Chapitre du 20 novembre 2011

 

De la mesure dans la boisson – RB 40

 

          Poursuivant notre commentaire de la Règle, sans omettre aucun chapitre, même ceux qui ne semblent pas avoir une grande importance du point de vue spirituel, nous en sommes rendus à celui qui parle de la mesure dans la boisson, après celui qui parlait de la mesure dans la nourriture. Les deux chapitres sont évidemment fort liés et ont beaucoup en commun.

 

          Benoît écrit sa Règle dans le contexte du monde méditerranéen, où la boisson normale à table est le vin. C’est donc de la mesure du vin qu’il parle lorsqu’il veut parler de la mesure de la boisson.  Ce contexte culturel méditerranéen est le même que celui de la Bible, où il est très souvent question du vin.

 

          Les mentions du vin l’Ancien Testament sont nombreuses et offrent des approches variées.  Ainsi en est-il dans le Nouveau Testament.
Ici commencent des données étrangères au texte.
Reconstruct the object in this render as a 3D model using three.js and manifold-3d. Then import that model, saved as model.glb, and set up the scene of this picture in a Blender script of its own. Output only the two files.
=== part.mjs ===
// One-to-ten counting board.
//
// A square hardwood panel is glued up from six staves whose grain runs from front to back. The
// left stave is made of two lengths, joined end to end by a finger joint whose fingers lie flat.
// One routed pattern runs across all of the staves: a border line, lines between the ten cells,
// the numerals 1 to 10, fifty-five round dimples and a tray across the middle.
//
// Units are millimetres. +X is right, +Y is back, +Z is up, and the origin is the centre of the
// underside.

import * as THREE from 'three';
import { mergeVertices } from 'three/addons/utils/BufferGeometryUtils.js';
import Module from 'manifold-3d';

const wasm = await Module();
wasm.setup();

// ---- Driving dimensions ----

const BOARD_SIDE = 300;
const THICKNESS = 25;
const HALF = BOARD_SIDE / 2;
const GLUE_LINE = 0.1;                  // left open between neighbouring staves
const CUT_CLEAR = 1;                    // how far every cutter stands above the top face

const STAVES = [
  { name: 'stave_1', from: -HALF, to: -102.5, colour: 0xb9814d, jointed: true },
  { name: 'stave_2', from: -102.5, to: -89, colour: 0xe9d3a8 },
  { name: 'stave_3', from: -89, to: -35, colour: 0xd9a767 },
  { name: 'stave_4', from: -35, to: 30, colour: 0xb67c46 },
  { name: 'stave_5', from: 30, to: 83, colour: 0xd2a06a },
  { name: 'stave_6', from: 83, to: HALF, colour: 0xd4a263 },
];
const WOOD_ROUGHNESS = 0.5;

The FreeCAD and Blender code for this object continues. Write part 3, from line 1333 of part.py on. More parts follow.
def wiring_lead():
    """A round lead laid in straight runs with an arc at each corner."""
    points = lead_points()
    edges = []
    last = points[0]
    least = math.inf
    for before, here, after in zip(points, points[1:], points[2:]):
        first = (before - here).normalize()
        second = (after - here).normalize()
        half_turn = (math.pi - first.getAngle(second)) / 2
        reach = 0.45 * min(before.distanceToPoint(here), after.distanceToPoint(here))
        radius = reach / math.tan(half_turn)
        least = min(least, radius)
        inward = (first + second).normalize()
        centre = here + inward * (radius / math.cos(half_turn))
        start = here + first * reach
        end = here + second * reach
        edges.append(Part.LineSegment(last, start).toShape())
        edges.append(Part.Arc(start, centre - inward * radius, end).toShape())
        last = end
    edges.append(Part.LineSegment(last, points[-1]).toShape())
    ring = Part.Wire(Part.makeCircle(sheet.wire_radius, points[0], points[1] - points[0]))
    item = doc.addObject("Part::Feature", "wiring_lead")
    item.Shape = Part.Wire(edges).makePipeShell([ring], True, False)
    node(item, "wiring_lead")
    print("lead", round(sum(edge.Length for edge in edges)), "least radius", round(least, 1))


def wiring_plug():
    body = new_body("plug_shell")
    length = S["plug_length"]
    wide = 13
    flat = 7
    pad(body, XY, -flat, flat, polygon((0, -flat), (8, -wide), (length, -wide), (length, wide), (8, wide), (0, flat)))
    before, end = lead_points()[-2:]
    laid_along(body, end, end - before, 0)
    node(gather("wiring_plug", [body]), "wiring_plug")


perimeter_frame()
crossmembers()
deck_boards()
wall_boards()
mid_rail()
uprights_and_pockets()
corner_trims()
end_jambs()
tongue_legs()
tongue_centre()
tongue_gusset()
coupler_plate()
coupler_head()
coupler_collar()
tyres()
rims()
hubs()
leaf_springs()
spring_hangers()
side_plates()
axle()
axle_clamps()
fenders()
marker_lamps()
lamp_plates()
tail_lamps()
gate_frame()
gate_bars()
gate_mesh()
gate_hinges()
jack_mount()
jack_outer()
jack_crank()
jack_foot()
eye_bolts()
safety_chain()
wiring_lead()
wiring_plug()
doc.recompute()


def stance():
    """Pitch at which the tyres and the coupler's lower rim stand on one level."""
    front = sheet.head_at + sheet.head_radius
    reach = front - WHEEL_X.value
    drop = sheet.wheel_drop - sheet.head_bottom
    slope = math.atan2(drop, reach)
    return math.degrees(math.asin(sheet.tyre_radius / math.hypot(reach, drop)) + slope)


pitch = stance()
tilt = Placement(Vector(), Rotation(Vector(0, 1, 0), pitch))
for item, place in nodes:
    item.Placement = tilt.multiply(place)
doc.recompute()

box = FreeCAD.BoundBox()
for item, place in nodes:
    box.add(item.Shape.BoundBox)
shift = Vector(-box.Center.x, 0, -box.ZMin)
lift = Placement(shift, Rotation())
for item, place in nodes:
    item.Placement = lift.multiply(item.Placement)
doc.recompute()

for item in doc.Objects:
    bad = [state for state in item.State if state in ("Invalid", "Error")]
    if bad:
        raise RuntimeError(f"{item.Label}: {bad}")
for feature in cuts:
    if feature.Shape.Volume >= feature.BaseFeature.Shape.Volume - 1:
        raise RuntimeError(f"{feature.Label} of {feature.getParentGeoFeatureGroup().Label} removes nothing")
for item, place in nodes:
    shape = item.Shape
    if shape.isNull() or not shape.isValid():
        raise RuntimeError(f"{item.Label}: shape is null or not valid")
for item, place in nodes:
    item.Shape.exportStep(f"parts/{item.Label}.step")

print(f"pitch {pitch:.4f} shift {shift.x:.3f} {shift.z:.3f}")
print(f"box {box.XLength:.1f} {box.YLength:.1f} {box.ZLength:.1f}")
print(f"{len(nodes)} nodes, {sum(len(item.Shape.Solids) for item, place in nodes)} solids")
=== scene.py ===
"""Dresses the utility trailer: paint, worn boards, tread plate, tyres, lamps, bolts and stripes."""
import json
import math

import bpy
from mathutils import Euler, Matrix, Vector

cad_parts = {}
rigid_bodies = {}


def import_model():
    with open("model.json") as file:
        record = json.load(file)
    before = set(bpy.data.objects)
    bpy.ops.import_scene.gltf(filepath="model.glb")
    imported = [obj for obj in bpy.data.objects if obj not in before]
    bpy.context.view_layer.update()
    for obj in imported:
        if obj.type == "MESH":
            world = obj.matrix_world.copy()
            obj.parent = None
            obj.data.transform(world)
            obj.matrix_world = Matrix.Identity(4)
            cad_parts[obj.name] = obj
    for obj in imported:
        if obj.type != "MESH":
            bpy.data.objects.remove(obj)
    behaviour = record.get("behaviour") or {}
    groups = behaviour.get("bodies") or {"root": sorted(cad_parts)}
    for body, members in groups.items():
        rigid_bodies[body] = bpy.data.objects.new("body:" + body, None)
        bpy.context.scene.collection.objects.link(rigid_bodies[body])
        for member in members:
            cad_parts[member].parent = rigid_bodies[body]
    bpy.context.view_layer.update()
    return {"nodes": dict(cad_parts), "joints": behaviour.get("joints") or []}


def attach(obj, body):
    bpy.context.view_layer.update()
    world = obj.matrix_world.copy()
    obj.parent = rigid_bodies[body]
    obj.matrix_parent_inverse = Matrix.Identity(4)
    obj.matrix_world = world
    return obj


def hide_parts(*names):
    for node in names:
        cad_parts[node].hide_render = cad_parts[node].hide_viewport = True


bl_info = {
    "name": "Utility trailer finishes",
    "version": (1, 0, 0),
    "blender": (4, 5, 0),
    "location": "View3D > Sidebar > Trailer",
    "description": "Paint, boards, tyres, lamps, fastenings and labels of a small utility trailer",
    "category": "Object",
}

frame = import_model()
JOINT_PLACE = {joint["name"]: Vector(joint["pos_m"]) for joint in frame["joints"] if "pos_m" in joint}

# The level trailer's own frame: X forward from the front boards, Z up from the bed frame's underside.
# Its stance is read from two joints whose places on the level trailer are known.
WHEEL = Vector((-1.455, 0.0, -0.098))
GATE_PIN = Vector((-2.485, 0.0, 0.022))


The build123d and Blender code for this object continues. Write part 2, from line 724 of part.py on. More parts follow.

Divers texte de la littérature sapientielle présentent le vin comme un don de Dieu, qui réjouit le cœur de l’homme.  C’est aussi le symbole du salut eschatologique, où Dieu offrira à tous ses élus un grand banquet où ne manqueront pas les vins savoureux.  Dans le Nouveau Testament, le tout premier miracle de Jésus est la multiplication du vin à Cana, qui est le seul miracle qu’il accomplit non pas pour guérir d’une maladie, mais pour permettre aux gens de continuer de célébrer dans la joie. Évidemment, la belle scène de la fin du film Des hommes et des dieux où les frères partagent deux bouteilles de vin apportées par le frère Luc, au son de la musique du Lac des Cygnes de Tchaïkovski, a comme arrière-fond le dernier repas de Jésus avec ses Apôtres.

 

          Par ailleurs aussi bien l’Ancien que le Nouveau Testament mettent souvent en garde contre l’abus du vin, qui peut faire apostasier même les sages. Ce qui est condamné n’est pas l’usage du vin, mais son abus, les beuveries qui font que l’homme n’est plus maître de sa volonté et de ses actes.

 

          Dans la tradition monastique ancienne, aussi bien en Égypte qu’en Cappadoce, on constate toujours une forte réticence à l’égard de l’usage du vin, sauf pour les malades et les personnes affaiblies.  On semble considérer le vin comme une boisson qui peut renforcer le malade ou la personne affaiblie.

 

          Saint Benoît préférerait que les moines s’abstiennent totalement de vin, mais il semble se résigner à ce que les moines de son monastère consomment la même boisson que toute la population locale.  En tout cas, dit-il, s’ils sont trop pauvres et ne peuvent s’en procurer, ils doivent en être heureux.  Par ailleurs, Benoît prévoit que si les conditions de lieu, de travail, ou l’ardeur de l’été l’exige l’abbé aura l’autorité de faire servir une quantité supérieure, en veillant toute fois à ce qu’il n’y ait pas d’excès.

 

          Une chose intéressante est que Benoît commence ce chapitre par une citation biblique, ou en tout cas une allusion à un texte biblique (1 Cor. 7,7), « Chacun tient de Dieu un don qui lui est propre, l’un celui-ci, l’autre celui-là », pour souligner son hésitation à déterminer d’une façon arbitraire la quantité de boisson, comme d’ailleurs de nourriture qui sera donnée aux moines. L’ascèse monastique ne consiste pas à appliquer aveuglément un certain nombre de règlements, mais fait appel à la responsabilité de chacun de prendre ses propres décisions à l’intérieur d’un cadre fourni par la Règle.  Pour la boisson comme pour la nourriture, Benoît utilise ici plusieurs fois le verbe latin « sufficere ». Il détermine ce qui lui semble « suffire » pour chacun. Une hemina de vin par jour devrait suffire à chacun, dit-il. À quelle quantité correspondait une « hémine » ? C’est une unité de mesure qui était déjà connue dans le latin classique à l’époque de Caton et de Sénèque, et non seulement au Moyen Âge. Selon les diverses interprétation, elle correspondait à quelque chose entre 25 et 50 cl.

 

          Ce petit chapitre sur un sujet tout à fait terre à terre est l’occasion pour Benoît de souligner encore ce qui est au cœur de la vie du moine : la louange de Dieu. Si les circonstances ne permettent pas qu’on trouve du vin ou qu’on trouve la mesure mentionnée, on devra louer Dieu à ce sujet plutôt que de récriminer ou de murmurer. Et le chapitre se termine donc, comme l’un ou l’autre chapitre de la Règle, par l’invitation à éviter le murmure, qui est un mal qui risque de détruire la communauté.